CHP, Türkiye’nin AB üyelik sürecinin yeniden canlandırılmasını önermektedir. Türkiye’nin demokratik geleceği Avrupa’dadır. Mevcut durumun ötesinde Türkiye ile yeni bir dönemin desteklenmesi için en az beş konunun önemini vurgulamak istiyoruz:
– İlk olarak, Türkiye’nin AB sürecine partizanlıktan ve dar görüşlü siyasi hesaplardan uzak ve en geniş siyasi ve sosyal uzlaşı teşvik edilerek yaklaşılmalıdır. Hırvatistan örneğinde olduğu gibi muhalefet partisi tarafından yönetilen bir izleme komitesi bu anlamda iyi bir örnektir.
– İkinci olarak, AB 2020 Stratejisi çerçevesinde büyüme, istihdam, yargı sistemi reformu, eğitim reformu, enerji güvenliği, AB uyum süreci ve küresel rekabet politikaları konularına odaklanması gereken demokratik bir ülkenin gereksinimlerini karşılamaya yönelik bir siyasi ajanda.
– Üçüncüsü, AB sürecinin sosyal standartları, demokrasiyi ve ekonomiyi nasıl daha üst düzeye taşıyacağı konusunda Türk kamuoyunun daha iyi bilgilendirilmesi.

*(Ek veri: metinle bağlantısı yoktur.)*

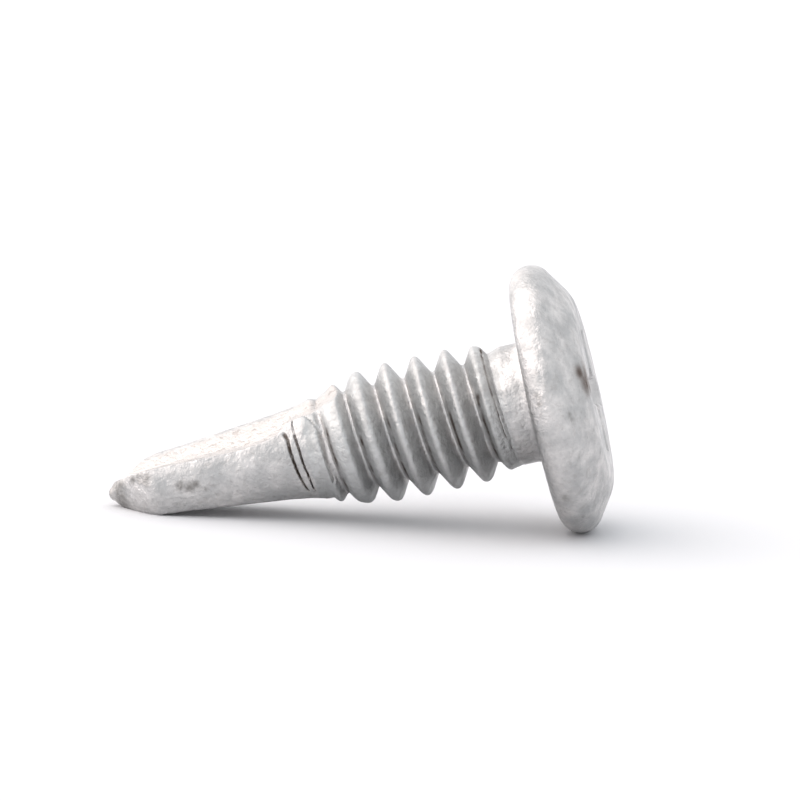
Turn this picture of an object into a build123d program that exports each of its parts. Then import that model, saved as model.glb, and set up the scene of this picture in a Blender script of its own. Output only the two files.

– Dördüncüsü, Türkiye’nin Kıbrıs konusunda Avrupa yanlısı, yapıcı ve sonuç odaklı yaklaşımının devam etmesi (Bu noktada, AB tarafından da desteklenen Birleşmiş Milletler zemininde hazırlanan Annan barış planının Türkiye ve KKTC tarafından desteklendiğinin hatırlanması gerekir. AB’nin Kıbrıs konusunda verdiği sözleri tutmaması Türkiye’deki Avrupa yanlısı eğilimlere ciddi oranda zarar vermiştir).
– Sonuncu ve çok önemli bir husus ise AB siyasetçilerinin doğrudan Türk toplumunu işaret ederek Türkiye’ye destek vermelerinin önemidir. “Türklerin Avrupa’daki geleceklerini destekleme” adına girişim ve söylemlerde “bir hükümetin siyasi kaderini destekleme” çelişkisine düşmekten sakınılmalıdır. Bu aynı zamanda Avrupalı siyasetçilerin küresel durumun gerektirdikleri konusunda Avrupa kamuoyuna gerçekleri söyleme konusundaki liderliğini göstermesi açısından da önemli bir fırsattır: üyelik kriterlerini yerine getiren Türkiye, Avrupa Birliği’nin çok önemli bir üyesi olacak ve Birliğe uluslararası alanda ekonomik ve siyasi güç kazandıracaktır. Avrupa Birliği’nin Türkiye’yi içine alarak genişlemesi, dünyada gittikçe artan rekabet ortamında Avrupa vatandaşlarının geleceği açısından faydalı olacaktır.
Hem Türkiye hem de AB tarafından tam üyelik hedefi sorgulanmaksızın ve daha somut, sağduyulu politikalarla yeniden canlandırılacak AB süreci ile birlikte Türkiye’nin güncel sorunları daha iyi çözülebilecektir. Unutulmamalıdır ki, hepimiz için işleyen bir Türk demokrasisi Türkiye’nin de mensubu olduğu Avrupa’nın ortak çıkarıdır.